DIRECTION →
Include in the output exactly the lines from the opening of the data through the line containing "return np.column_stack([flat, np.full(len(flat), z)])", and nothing more.

DATA BLOCK →
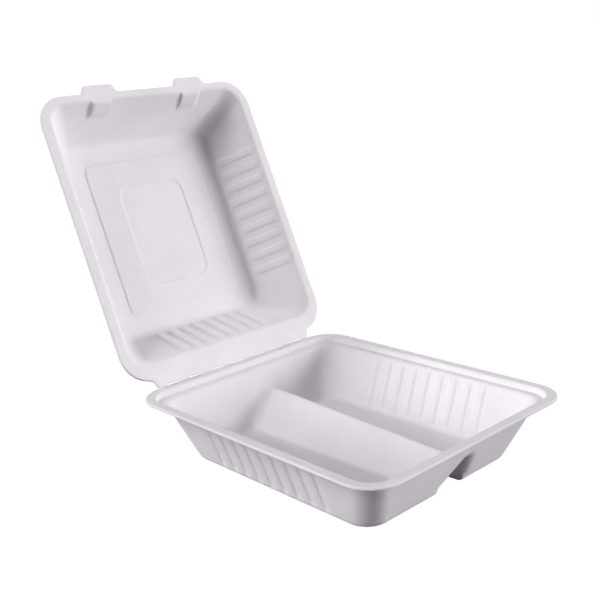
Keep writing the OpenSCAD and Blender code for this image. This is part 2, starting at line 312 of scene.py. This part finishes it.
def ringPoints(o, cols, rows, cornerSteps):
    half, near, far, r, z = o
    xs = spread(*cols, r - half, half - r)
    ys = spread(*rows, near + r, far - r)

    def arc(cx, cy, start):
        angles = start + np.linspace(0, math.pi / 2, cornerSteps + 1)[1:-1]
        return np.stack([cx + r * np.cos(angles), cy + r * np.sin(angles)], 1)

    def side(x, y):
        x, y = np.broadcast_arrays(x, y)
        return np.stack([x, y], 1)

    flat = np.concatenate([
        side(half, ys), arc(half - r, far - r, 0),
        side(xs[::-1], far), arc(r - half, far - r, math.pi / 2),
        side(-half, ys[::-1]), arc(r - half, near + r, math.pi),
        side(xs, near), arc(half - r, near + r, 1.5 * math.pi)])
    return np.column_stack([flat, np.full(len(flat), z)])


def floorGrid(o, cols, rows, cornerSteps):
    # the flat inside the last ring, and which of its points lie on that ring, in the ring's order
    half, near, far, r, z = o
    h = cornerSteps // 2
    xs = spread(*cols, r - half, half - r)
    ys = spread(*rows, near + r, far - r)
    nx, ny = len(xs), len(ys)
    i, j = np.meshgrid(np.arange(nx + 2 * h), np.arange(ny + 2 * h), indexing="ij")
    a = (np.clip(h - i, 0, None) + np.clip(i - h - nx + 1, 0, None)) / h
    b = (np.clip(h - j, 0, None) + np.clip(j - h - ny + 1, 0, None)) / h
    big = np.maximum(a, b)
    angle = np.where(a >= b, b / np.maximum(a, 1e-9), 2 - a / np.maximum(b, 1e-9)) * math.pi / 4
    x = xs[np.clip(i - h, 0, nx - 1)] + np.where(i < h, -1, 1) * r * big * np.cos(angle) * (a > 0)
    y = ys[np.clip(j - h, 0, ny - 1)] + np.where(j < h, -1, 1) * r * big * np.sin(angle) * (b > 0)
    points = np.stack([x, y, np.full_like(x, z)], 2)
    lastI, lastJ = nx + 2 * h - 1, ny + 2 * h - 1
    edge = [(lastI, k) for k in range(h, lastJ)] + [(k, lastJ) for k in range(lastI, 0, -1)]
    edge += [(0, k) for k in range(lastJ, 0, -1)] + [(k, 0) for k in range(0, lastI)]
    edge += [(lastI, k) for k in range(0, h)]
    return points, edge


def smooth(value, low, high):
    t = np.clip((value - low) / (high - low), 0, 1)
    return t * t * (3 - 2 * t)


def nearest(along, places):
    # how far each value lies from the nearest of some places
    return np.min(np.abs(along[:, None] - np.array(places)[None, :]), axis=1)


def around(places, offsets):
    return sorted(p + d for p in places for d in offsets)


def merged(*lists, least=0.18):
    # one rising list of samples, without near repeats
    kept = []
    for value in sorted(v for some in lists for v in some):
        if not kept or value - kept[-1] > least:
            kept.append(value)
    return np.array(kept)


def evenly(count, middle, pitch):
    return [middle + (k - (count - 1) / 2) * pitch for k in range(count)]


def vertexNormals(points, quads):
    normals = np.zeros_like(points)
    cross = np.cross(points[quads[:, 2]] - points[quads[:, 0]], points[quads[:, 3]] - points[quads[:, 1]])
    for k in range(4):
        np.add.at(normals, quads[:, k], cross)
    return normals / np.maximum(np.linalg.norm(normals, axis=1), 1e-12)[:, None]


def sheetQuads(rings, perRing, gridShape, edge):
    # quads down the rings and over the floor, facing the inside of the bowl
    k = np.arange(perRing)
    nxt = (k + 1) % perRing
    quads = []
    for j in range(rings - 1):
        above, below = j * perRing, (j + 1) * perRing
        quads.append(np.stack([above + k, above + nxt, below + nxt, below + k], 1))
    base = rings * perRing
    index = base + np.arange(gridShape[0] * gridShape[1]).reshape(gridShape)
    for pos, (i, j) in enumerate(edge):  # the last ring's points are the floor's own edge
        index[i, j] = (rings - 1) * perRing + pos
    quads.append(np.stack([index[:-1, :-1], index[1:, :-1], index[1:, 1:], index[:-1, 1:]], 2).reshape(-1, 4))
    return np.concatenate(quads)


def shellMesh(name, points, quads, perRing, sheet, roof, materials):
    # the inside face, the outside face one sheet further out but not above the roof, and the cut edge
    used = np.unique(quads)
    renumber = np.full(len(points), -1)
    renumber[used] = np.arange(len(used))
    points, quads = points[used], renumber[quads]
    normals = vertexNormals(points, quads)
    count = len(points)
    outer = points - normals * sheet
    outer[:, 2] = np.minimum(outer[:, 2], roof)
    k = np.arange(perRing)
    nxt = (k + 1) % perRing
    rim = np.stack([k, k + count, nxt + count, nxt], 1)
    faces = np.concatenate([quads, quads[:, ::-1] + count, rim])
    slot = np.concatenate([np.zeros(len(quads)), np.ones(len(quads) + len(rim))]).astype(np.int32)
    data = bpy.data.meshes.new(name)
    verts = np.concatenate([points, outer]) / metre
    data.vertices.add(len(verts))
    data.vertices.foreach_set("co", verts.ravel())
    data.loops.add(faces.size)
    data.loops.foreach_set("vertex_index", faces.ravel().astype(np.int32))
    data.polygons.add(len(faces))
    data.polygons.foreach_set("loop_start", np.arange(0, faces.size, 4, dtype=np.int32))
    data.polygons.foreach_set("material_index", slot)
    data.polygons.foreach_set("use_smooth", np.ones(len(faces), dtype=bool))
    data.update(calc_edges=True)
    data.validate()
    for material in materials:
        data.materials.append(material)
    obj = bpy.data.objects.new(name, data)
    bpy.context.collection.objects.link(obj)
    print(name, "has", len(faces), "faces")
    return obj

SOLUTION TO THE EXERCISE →
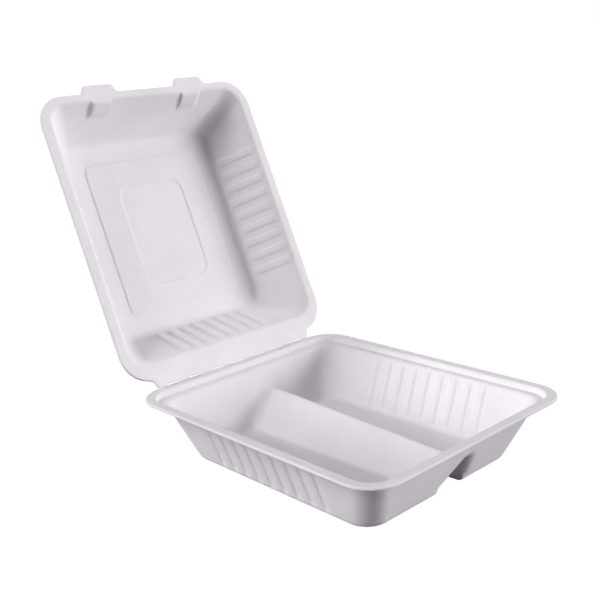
Keep writing the OpenSCAD and Blender code for this image. This is part 2, starting at line 312 of scene.py. This part finishes it.
def ringPoints(o, cols, rows, cornerSteps):
    half, near, far, r, z = o
    xs = spread(*cols, r - half, half - r)
    ys = spread(*rows, near + r, far - r)

    def arc(cx, cy, start):
        angles = start + np.linspace(0, math.pi / 2, cornerSteps + 1)[1:-1]
        return np.stack([cx + r * np.cos(angles), cy + r * np.sin(angles)], 1)

    def side(x, y):
        x, y = np.broadcast_arrays(x, y)
        return np.stack([x, y], 1)

    flat = np.concatenate([
        side(half, ys), arc(half - r, far - r, 0),
        side(xs[::-1], far), arc(r - half, far - r, math.pi / 2),
        side(-half, ys[::-1]), arc(r - half, near + r, math.pi),
        side(xs, near), arc(half - r, near + r, 1.5 * math.pi)])
    return np.column_stack([flat, np.full(len(flat), z)])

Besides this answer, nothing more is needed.